ARC: Compiling Hundreds of Requirement Scenarios into A Runnable Web System

Large Language Models (LLMs) have improved programming efficiency, but their performance degrades significantly as requirements scale; when faced with multi-modal documents containing hundreds of scenarios, LLMs often produce incorrect implementations or omit constraints. We propose Agentic Requirement Compilation (ARC), a technique that moves beyond simple code generation to requirement compilation, enabling the creation of runnable web systems directly from multi-modal DSL documents. ARC generates not only source code but also modular designs for UI, API, and database layers, enriched test suites (unit, modular, and integration), and detailed traceability for software maintenance. Our approach employs a bidirectional test-driven agentic loop: a top-down architecture phase decomposes requirements into verifiable interfaces, followed by a bottom-up implementation phase where agents generate code to satisfy those tests. ARC maintains strict traceability across requirements, design, and code to facilitate intelligent asset reuse. We evaluated ARC by generating six runnable web systems from documents spanning 50-200 multi-modal scenarios. Compared to state-of-the-art baselines, ARC-generated systems pass 50.6% more GUI tests on average. A user study with 21 participants showed that novice users can successfully write DSL documents for complex systems, such as a 10K-line ticket-booking system, in an average of 5.6 hours. These results demonstrate that ARC effectively transforms non-trivial requirement specifications into maintainable, runnable software.
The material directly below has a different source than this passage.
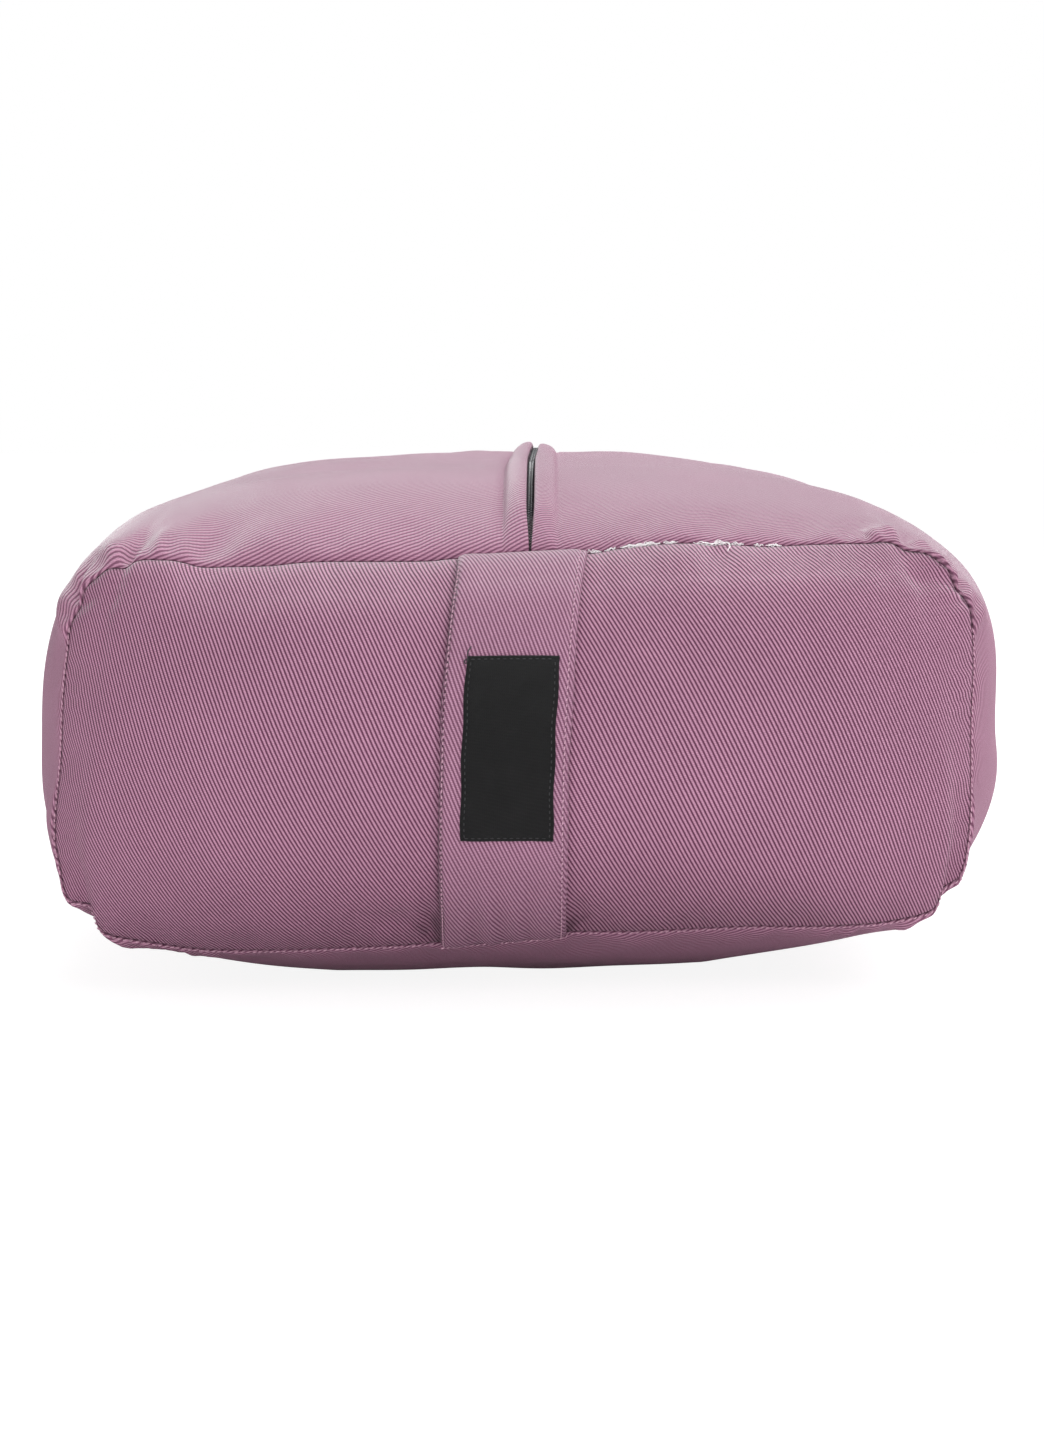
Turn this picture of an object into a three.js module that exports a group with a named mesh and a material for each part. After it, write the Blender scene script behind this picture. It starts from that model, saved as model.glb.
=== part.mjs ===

翻译：大型语言模型（LLMs）虽已提升编程效率，但其性能会随需求规模扩大而显著下降；当面对包含数百个场景的多模态文档时，LLMs常产生错误实现或遗漏约束条件。我们提出Agentic Requirement Compilation（ARC）技术，该方法超越简单的代码生成，转向需求编译，能够直接从多模态DSL文档创建可运行的Web系统。ARC不仅生成源代码，还生成UI、API和数据库层的模块化设计、增强的测试套件（单元测试、模块测试与集成测试），以及支持软件维护的详细可追溯性。我们的方法采用双向测试驱动的智能体循环：自上而下的架构阶段将需求分解为可验证的接口，随后自下而上的实现阶段通过智能体生成满足测试的代码。ARC在需求、设计与代码间保持严格的可追溯性，以促进智能资产复用。我们通过从包含50-200个多模态场景的文档生成六个可运行Web系统来评估ARC。与最先进的基线方法相比，ARC生成的系统平均多通过50.6%的GUI测试。一项涉及21名参与者的用户研究表明，新手用户平均仅需5.6小时即可为复杂系统（如万行代码级的票务预订系统）成功编写DSL文档。这些结果表明，ARC能有效将非平凡的需求规约转化为可维护、可运行的软件。